Мало ли какие дела могли привести председателя ревкома поздней ночью даже в столь неподходящее место, как женский монастырь? Но я почему-то поняла, что дела эти связаны со мной, и принялась лихорадочно одеваться. Накинув на плечи платок, я бросила быстрый взгляд на безмятежно спавшую Дашу и решила пока не будить ее, тихо притворила за собой дверь. Сбежала вниз по скрипучим ступеням – но половицы уже дрожали под ногами поднимающегося наверх Аркадия. Суровое, бледное лицо матери Марфы маячило за его плечом.
– Александра Андреевна… Ася, – задыхаясь, вымолвил Аркадий, и у меня мелькнула на мгновение нелепая мысль: уж не собирается ли он объясниться?
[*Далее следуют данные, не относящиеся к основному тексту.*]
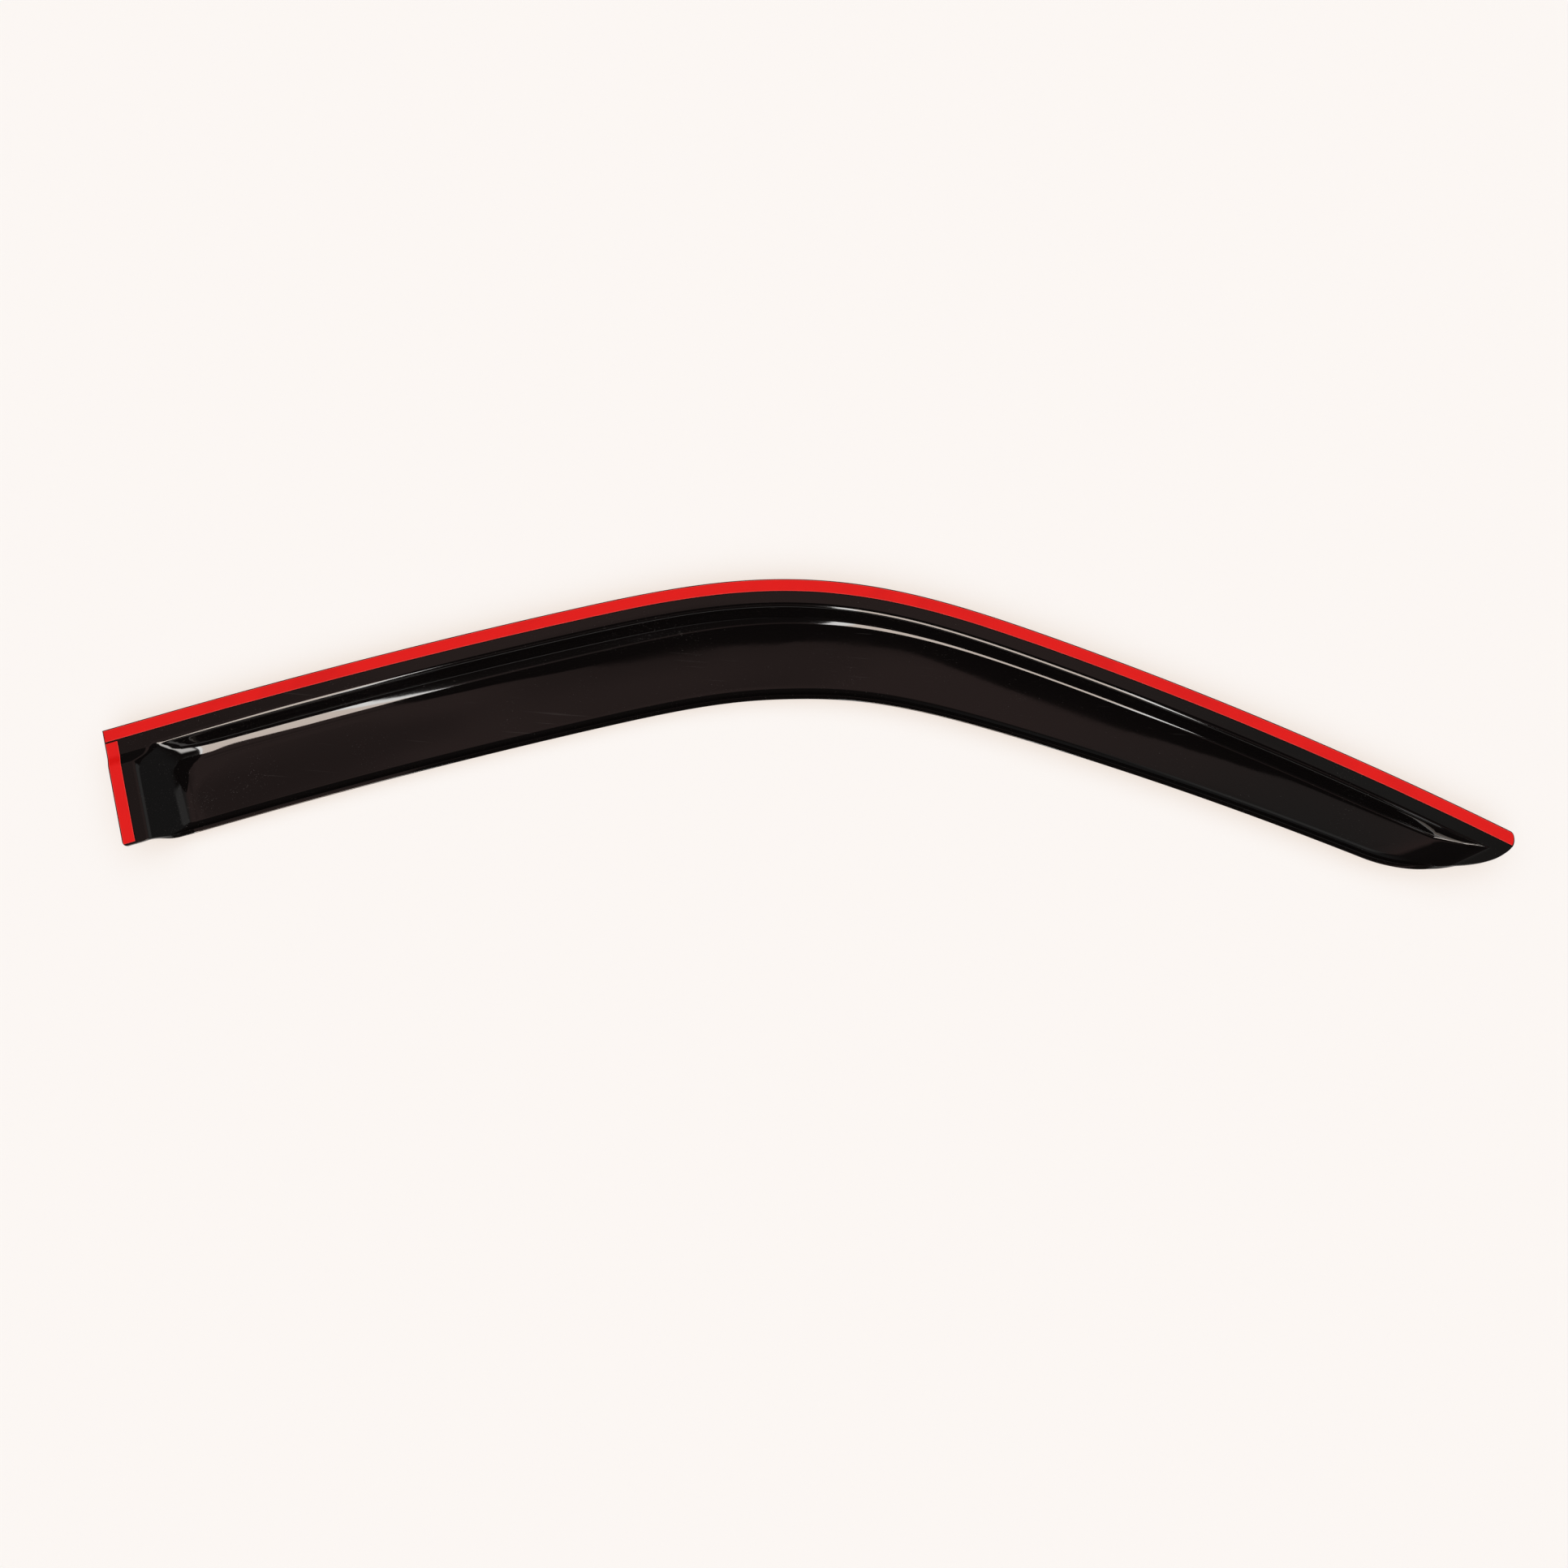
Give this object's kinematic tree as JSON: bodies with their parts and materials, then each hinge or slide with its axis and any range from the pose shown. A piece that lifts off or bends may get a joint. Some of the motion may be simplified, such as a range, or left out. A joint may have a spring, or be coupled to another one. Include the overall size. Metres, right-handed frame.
{
  "type": "window rain deflector",
  "caption": "Smoked acrylic rain deflector for a car door window: bent tapering visor with a bulged blade, curled lower edge, closed ends and self-adhesive tape, lying door side up.",
  "frame": {"origin": "middle of the bounding box in X and Y, at the level of the surface on which the part lies", "axes": "+X along the chord of the upper edge from the rear end to the tip, +Y toward the upper edge and its bend, +Z toward the door, which is up as the part lies"},
  "size_m": [0.9186, 0.2118, 0.0245],
  "materials": {
    "smoked_acrylic": "glossy smoked black",
    "tape_foam": "matt closed-cell foam",
    "tape_liner": "smooth satin film"
  },
  "bodies": {
    "root": {"visor_shell": "smoked_acrylic", "top_tape": "tape_foam", "top_tape_liner": "tape_liner", "end_tape": "tape_foam", "end_tape_liner": "tape_liner"}
  },
  "joints": []
}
Зачем еще мог случиться приход его в столь поздний час? – Вам нужно уезжать из С**, и немедленно!
Я смотрела на него молча, ничего не понимая.
– Сегодня вечером, – продолжал Аркадий уже спокойнее, – мною получен приказ о вашем аресте. Вас и Дарью Сергеевну приказано доставить в Н* под охраной.
Мать Марфа быстро перекрестилась.
– Господи, да что же это? За что?!
Я усмехнулась, мгновенно все поняла.